Whitmer declines to discuss health director’s exit despite end of confidentiality deal
The governor was asked twice about Robert Gordon’s departure, but she declined to provide any specifics
LANSING, Mich. (WJRT) - Gov. Gretchen Whitmer again declined to discuss the reasons for the former Michigan Department of Health and Human Services director’s departure despite the end of a confidentiality agreement.
Robert Gordon abruptly resigned as head of the state health department on Jan. 22, hours after he issued an order allowing restaurants around Michigan to reopen for indoor dining after a two-month closure. He signed a separation agreement about a month later.
That agreement provided Gordon with a $155,000 payout and included a clause prohibiting him and Whitmer from discussing the specific reasons why he resigned.

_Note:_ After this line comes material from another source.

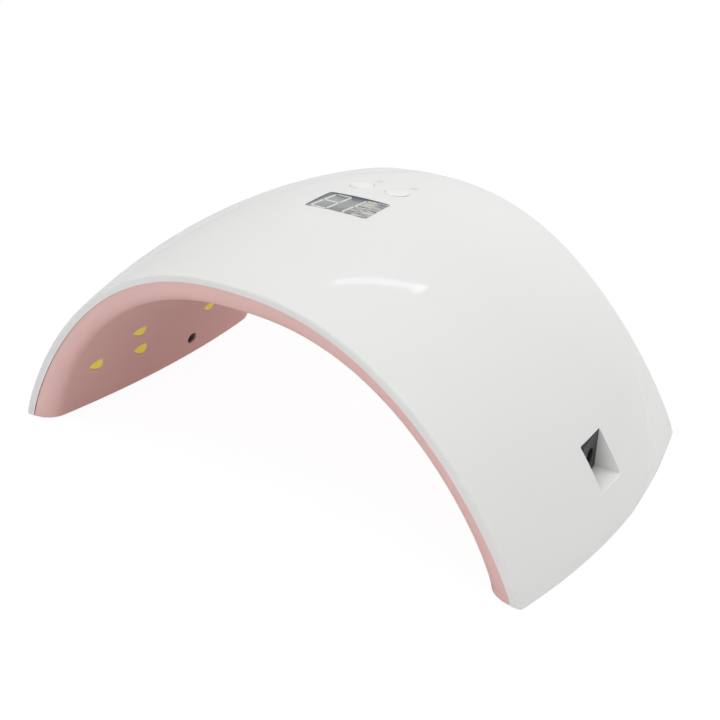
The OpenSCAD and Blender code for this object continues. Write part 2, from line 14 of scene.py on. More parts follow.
import bmesh
import bpy
import numpy as np
from mathutils import Matrix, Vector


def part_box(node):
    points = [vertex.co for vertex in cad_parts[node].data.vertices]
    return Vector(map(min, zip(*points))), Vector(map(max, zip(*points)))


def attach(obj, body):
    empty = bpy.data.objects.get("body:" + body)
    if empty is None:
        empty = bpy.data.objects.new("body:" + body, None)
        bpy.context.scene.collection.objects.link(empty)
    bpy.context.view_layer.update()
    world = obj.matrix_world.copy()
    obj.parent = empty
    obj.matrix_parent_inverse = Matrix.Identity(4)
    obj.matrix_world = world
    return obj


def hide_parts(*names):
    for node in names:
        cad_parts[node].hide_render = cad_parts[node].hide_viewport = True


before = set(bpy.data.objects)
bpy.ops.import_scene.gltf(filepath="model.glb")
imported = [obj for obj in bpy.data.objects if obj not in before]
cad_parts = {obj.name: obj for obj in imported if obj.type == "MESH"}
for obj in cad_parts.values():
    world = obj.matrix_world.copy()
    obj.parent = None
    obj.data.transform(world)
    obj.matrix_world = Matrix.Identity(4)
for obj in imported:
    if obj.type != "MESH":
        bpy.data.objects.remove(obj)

log = logging.getLogger("nail_lamp")
MM = 0.001
# Points nearer than this, in metres, are one.
MERGE = 1e-7
# The button's flange stays below the inner face at its farthest corner, in millimetres.
FLANGE_REACH = 5.3
FLANGE_GAP = 0.3
Array = np.ndarray
Color = Tuple[float, float, float]
Surface = Callable[[Array, Array, Array], Array]
Piece = bpy.types.Object
NodeTree = bpy.types.NodeTree


def srgb(r: float, g: float, b: float) -> Color:
    """Turns a screen colour of 0 to 255 into linear light: ((c + 0.055) / 1.055) ** 2.4, or c / 12.92.

    Args:
        r: Red.
        g: Green.
        b: Blue.

    Returns:
        The linear colour.
    """
    c = np.array([r, g, b]) / 255.0
    low, high = c / 12.92, ((c + 0.055) / 1.055) ** 2.4
    return tuple(float(v) for v in np.where(c <= 0.04045, low, high))


def unit(v: Array) -> Array:
    """Vectors scaled to the length 1, along the last axis."""
    return v / np.maximum(np.linalg.norm(v, axis=-1, keepdims=True), 1e-12)


def ease(a: float, b: float, x: Array) -> Array:
    """Smooth step: w = clip((x - a) / (b - a), 0, 1), then w * w * (3 - 2 * w)."""
    w = np.clip((x - a) / (b - a), 0, 1)
    return w * w * (3 - 2 * w)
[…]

Whitmer announced this week that she and Gordon agreed to waive the confidentiality clause.
However, Gordon turned down a request to testify before the House Oversight Committee and Whitmer again declined to discuss why Gordon left after two separate questions from reporters during a press conference Friday morning.
Whitmer said she agreed to waive the confidentiality clause “in the interest of greater transparency.” But she again repeated her stance that Gordon resigned, she accepted his resignation and appointed Elizabeth Hertel to take his place leading the Michigan Department of Health and Human Services.

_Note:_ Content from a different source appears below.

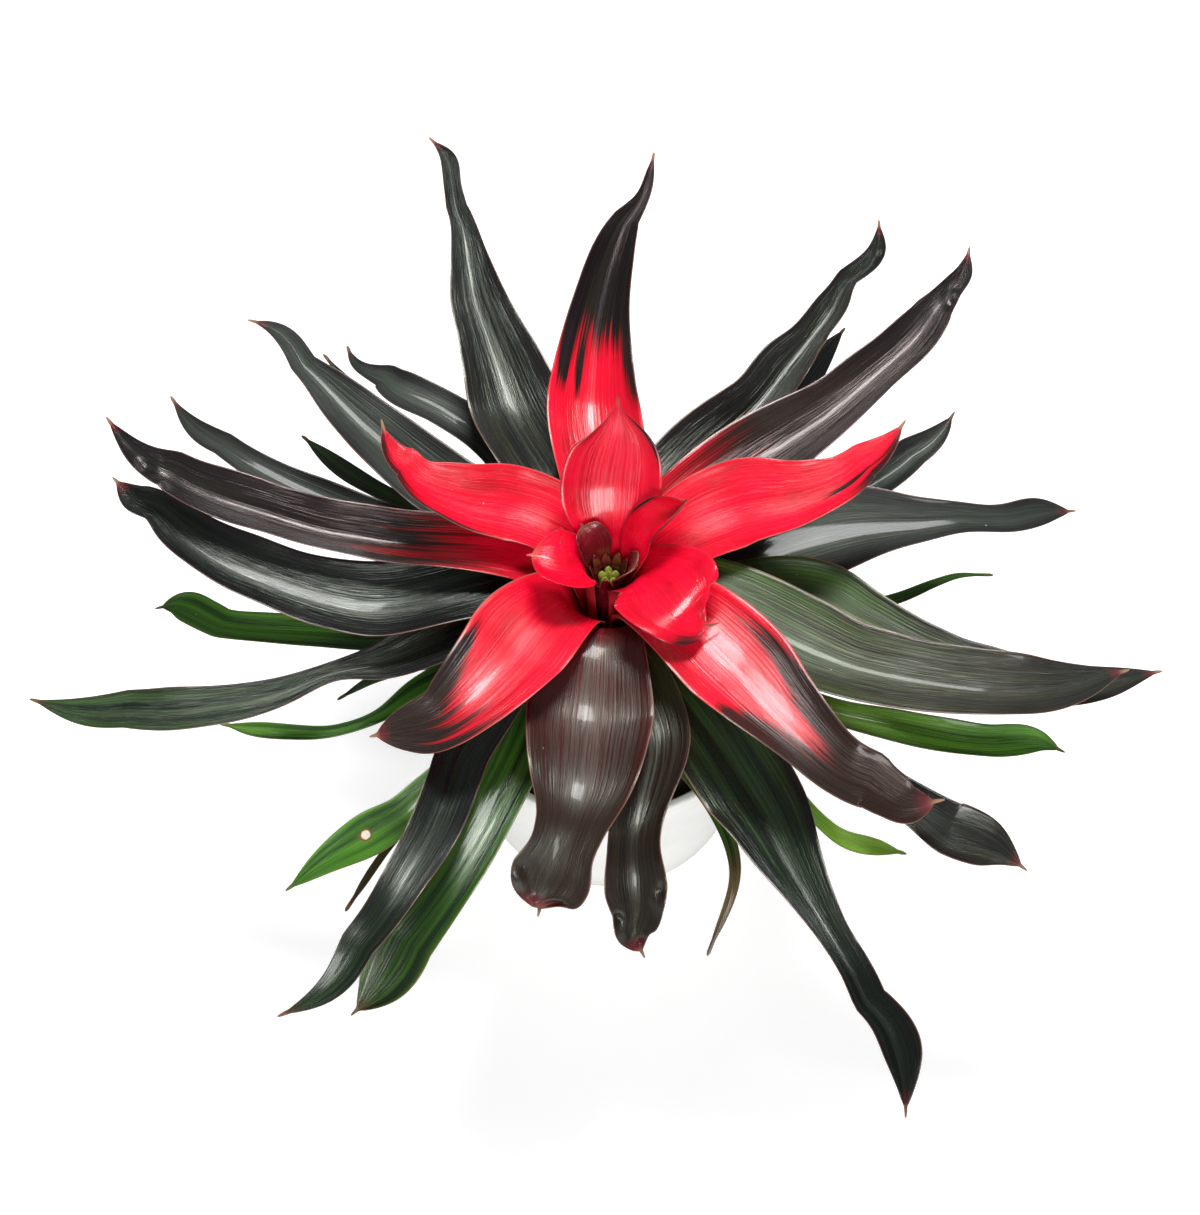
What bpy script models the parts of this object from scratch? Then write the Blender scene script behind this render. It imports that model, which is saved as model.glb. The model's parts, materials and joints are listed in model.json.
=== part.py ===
"""A neoregelia bromeliad in a plain round pot, at its real size.

Metres, +Z up. The origin is the middle of the pot's flat underside, on the surface that the pot stands on.
The plant's front is towards -Y. Lengths below are in millimetres and angles in degrees; MM turns them into metres.
"""

import math
from collections import namedtuple

import bmesh
import bpy
import numpy as np
from mathutils import Matrix, Vector

MM = 0.001
ROUND_STEPS = 48
GAP = 0.3

# Pot: a 150 mm nursery pot with a rolled rim
POT_HEIGHT = 106
POT_BASE_RADIUS = 65
POT_RIM_RADIUS = 78
POT_WALL = 2.2
POT_RIM_DEPTH = 9
POT_RIM_THICKNESS = 4

# Potting mix, with the hole that the stem stands in
SOIL_EDGE_HEIGHT = 95
SOIL_MIDDLE_HEIGHT = 97
STEM_HOLE_RADIUS = 20
STEM_FOOT_HEIGHT = 62

# Rosette: leaves of one level grow from one height of the stem, and level 0 is the innermost
LOWEST_LEVEL = 18
STEM_RADIUS = (7.0, 21.4)
STEM_HEIGHT = (147.0, 106.5)
COLLAR_LEVELS = (0, 1, 2, 3, 5, 8, 11, 14, 18)
COLLAR_RADII = (11.5, 13.3, 16, 21, 26, 32, 37, 43, 50)
COLLAR_HEIGHTS = (204, 203, 202, 190, 186, 178, 166, 150, 120)
WIDEST_SHEATH = 49

# Leaf blades
LEAF_THICKNESS = 0.7
TIP_HALF_WIDTH = 0.7
MIDDLE_SHARE = 0.35
OUTER_SHARE = 0.75
NEAR_TIP_SHARE = 0.92
LEAN_FROM = 0.8
SHEATH_ROWS = 4
BLADE_ROWS = (3, 4, 4)
ACROSS = 4
COLLAR_FOLD = 38

# Flower head in the cup: pointed bracts round a core, and buds on the core's flat top
HEAD_TOP = 184
HEAD_RADIUS = 5
BRACT_RINGS = ((7, 5.0, 176, 7.6, 197), (6, 5.0, 172, 7.3, 191))
BRACT_ROUND = 6
BUD_PLACES = ((0, 0, 9.5), (2.9, 20, 8.5), (3, 95, 9), (2.9, 165, 8), (3, 235, 8.5), (2.9, 305, 8))
BUD_RADIUS = 1.8

# level: 0 to 18. azimuth: where the tip points, anticlockwise from +X seen from above.
# reach: from the plant's axis to the tip.
# heights: of the midrib above the table at the blade's middle, at its outer part and at the tip.
# sides: how far the midrib swings to the left of the straight way to the tip, at the middle and the outer part.
# widths: half the blade's width at the collar, the middle, the outer part and near the tip.
# fold: how far each half of the blade turns up into a trough, at the middle and at the tip.
# turn: how far left of the tip's azimuth the sheath sits. twist: how far the blade has rolled at its tip, left
# edge up. blunt: a small number is a long taper. lean: how far the midrib swings to the left again near the tip.
Leaf = namedtuple(
    "Leaf",
    "name level azimuth reach heights sides widths fold turn twist blunt lean",
    defaults=((35, 40), 0, 0, 8, 0),
)

HEART_LEAVES = [
    Leaf("heart_bract_left", 0, 134, 18, (207, 209, 211), (0, 0), (9, 8, 6, 4), (35, 35)),
    Leaf("heart_bract_right", 0, 332, 14, (205, 206, 207), (0, 0), (8, 7, 5, 3), (35, 35)),
    Leaf("heart_leaf_left", 1, 186, 36, (209, 211, 211), (3, 1), (13, 15, 11, 5), (35, 50)),
    Leaf("heart_leaf_right", 1, 17, 35, (214, 223, 233), (3, 2), (12, 12, 10, 5), (50, 60)),
    Leaf("heart_leaf_back", 2, 86, 54, (217, 236, 248), (2, 0), (20, 23, 16, 6), (32, 28), 0, 0, 5),
    Leaf("heart_leaf_front", 2, 318, 58, (210, 213, 205), (0, -3), (18, 24, 19, 13), (25, 25), 0, 0, 12),
]

RED_LEAVES = [
    Leaf("red_leaf_upper_left", 3, 152, 113, (203, 218, 233), (-5, 8), (18, 19, 11, 7), (35, 45), -25, 0, 8, 4),
    Leaf("red_leaf_front_right", 3, 322, 177, (200, 200, 186), (-9, -19), (18, 23, 14, 12), (30, 35), 0, 0, 8, -5),
    Leaf("red_leaf_right", 4, 22, 140, (203, 218, 233), (3, -8), (18, 22, 12, 6), (35, 40), 6, 0, 8, -2),
    Leaf("red_leaf_front_left", 4, 218, 129, (199, 200, 186), (10, 16), (18, 22, 15, 10), (30, 30)),
    Leaf("red_leaf_back", 5, 84, 207, (200, 225, 240), (15, 12), (18, 21, 11, 4), (40, 60), 0, 0, 8, -3),
    Leaf("red_leaf_left", 6, 162, 240, (193, 203, 207), (13, 19), (16, 15, 11, 8), (35, 40), 0, 0, 8, 4),
    Leaf("red_leaf_back_right", 7, 45, 244, (193, 206, 211), (-5, -14), (19, 19, 12, 7), (40, 45), 0, 0, 8, -3),
]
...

“I know that there are some people -- the other side of the aisle in particular -- who would rather spend their time talking about personnel issues which, you know, that’s their choice. They can continue looking backward but we are going to stay focused on moving forward, because we are still in the middle of a global pandemic,” Whitmer said.
She called on lawmakers to remain focused on battling COVID-19 by providing the resources that schools, organizations and residents need. She referenced spending billions of federal COVID-19 relief dollars sent to Michigan, which she and lawmakers are negotiating.
“We’ve got to stay focused on the job at hand and keeping people safe and resuming safely and getting the tools we need to do that successfully,” Whitmer said. “And I think I would welcome legislators to spend some energy in this space, because we’re deploying these dollars right now to ramp up our antigen testing, which is now necessary for our kids who want to participate in sports and necessary for a resumption of normal activities and normalcy.”
Later in the press conference, Whitmer expressed her appreciation for Hertel’s work leading the state health department over the past two months and again called on lawmakers to remove politics from public health.
“We’ve shared a lot of information and I think it’s time for us to stay focused on the next task at hand, which is continuing to battle this virus,” Whitmer said.